The data was obtained from the Palmer Penguins for binary classification. The data consists of 274 rows and 7 columns.

Column Description
island Island where the penguin was found (Biscoe, Dream, or, Torgersen)
bill_length_mm Bill length in milimeters
bill_depth_mm Bill depth in milimeters
flipper_length_mm Flipper length in milimeters
body_mass_g Body mass in grams
year Year where the penguin was found
species Species of the penguin (Adelie or Gentoo)

Getting Started

To get started with this project, follow these steps:

  1. Library Used
> library(readxl)
> library(neuralnet)
> library(dplyr)
> library(caret)
  1. Import Data
> penguin_data = read_excel("C:/Users/acer/Downloads/penguin_binary_classification.xlsx")
  1. Reprocessing Data

    Since ‘island’ is a categorical data, we wil assign a unique numerical label to each island category.

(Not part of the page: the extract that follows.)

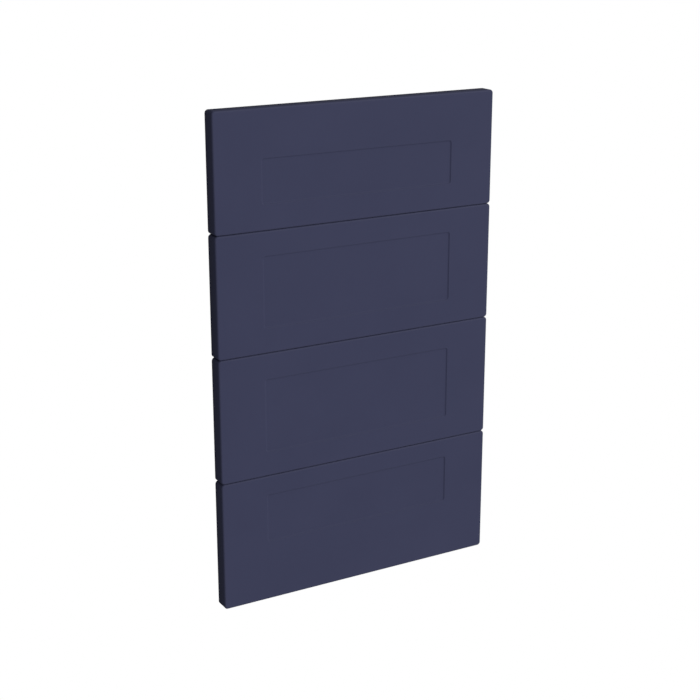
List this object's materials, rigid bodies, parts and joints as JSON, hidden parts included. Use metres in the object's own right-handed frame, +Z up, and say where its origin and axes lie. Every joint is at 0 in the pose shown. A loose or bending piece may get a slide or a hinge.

> penguin_data$island <- as.numeric(factor(penguin_data$island))
  1. Data Transformation

    In this project we will use logistic activation function. This function, also known as the sigmoid activation, is a type of activation function commonly used in artificial neural networks, especially in binary classification problems. It maps any real-valued number to a value between 0 and 1.

> scl <- function(x){(x-min(x))/(max(x)-min(x))}

We only need to transform all columns except species column.

> sclPenguin <- data.frame(lapply(penguin_data[,1:6],scl))
  1. Dividing Training and Testing Data

    We will divide the data in a ration of 80:20 (80% for training and 20% for testing) randomly proportionally to each species category. Since we have 274 data, each category will have 137 observations. Therefore, 20% of 137 which is around 27 observations will be used as testing data.

> testAdelie <- sample(c(1:137), 27, replace = FALSE, prob = NULL)
> testGentoo <- sample(c(138:274), 27, replace = FALSE, prob = NULL)

Next, we will combine the testing data

> nTest <- c(testAdelie, testGentoo)

After that, we will define the training data which is obtained from sclPenguin without nTest observations, and species column from penguin_data

> trainPenguin <- cbind(sclPenguin[-nTest,], penguin_data[-nTest, 7])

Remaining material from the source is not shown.